One option to tackle this problem is to switch your data models completely to streaming. However, if you cannot afford to make such a drastic change, you can go for a hybrid model. Another shortcut is to simulate streaming by reducing the intervals set for your batch processes to minimize latency.
For the fault monitoring system that we set up at Elisa, many processes occur at the same time. There is a constant flow of incoming calls on various topics, and it is vital to be notified of issues as early as possible. At Elisa, we use machine learning to classify calls into various categories, including issue reports on specific services. These data are fed to Kafka, which the anomaly detection system uses to detect potential issues and report them to the technical team in real-time.
Enable concurrency
As we discussed in the previous point, there is almost always a need for multiple processes to run within a single pipeline. Without proper control mechanisms, this can quickly lead to deadlocks or blocks. To avoid processes from hogging or competing for shared resources, it is important to establish concurrency within the data pipeline.
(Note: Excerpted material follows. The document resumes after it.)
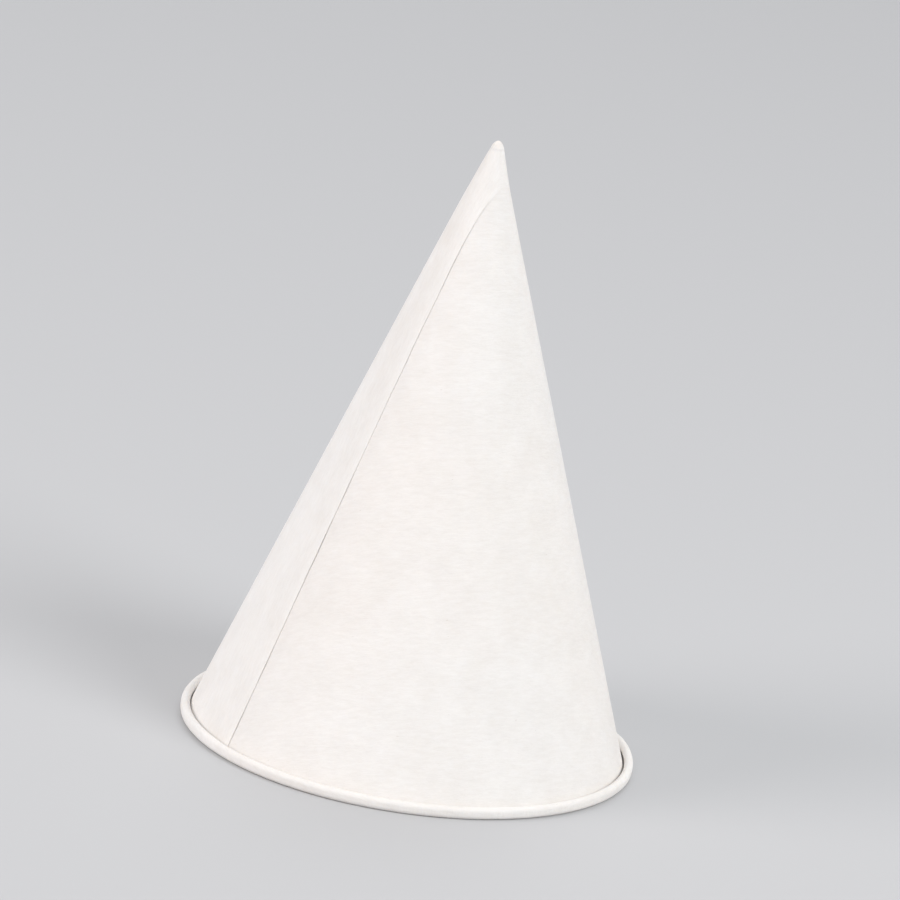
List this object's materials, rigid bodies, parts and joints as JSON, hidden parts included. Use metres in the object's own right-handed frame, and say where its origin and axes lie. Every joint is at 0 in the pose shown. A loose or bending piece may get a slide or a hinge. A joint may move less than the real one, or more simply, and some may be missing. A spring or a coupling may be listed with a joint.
{
  "type": "cone paper cup",
  "caption": "Cone-shaped paper drinking cup wound from a flat sheet, with a glued overlap, a closed tip and a rolled rim, standing mouth down.",
  "frame": {"origin": "centre of the rolled rim's underside, on the cone's axis", "axes": "+Z along the cone's axis towards the tip; the mouth faces -Z; +X passes through the inner edge of the sheet"},
  "size_m": [0.0724, 0.0724, 0.0994],
  "materials": {
    "paper": "matt, lightly waxed white paper"
  },
  "bodies": {
    "root": {"cone_cup": "paper"}
  },
  "joints": []
}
Consider our Elisa network log analysis module. The data is loaded into BigQuery, which is a distributed data processing tool that scales automatically to fit the load. The data engineers use it to run periodic machine learning workloads predicting customer experience index, and the data analysts run ad-hoc data analysis jobs as they come along.
The future of data engineering
For the near future, the data engineering team is most excited about the wider adoption of a low-maintenance and easy-to-use data stack.
A lot has been achieved, despite some tools being partially in development or lacking the polish that would make them “easy to use”.
But Markus believes that as we move forward and these technologies start to be widely adopted, it is going to enable data engineers to better deliver on data availability and processing performance, which influences everything from BI to AI solutions, making the data engineer’s job a lot more fun and providing significant value to the business.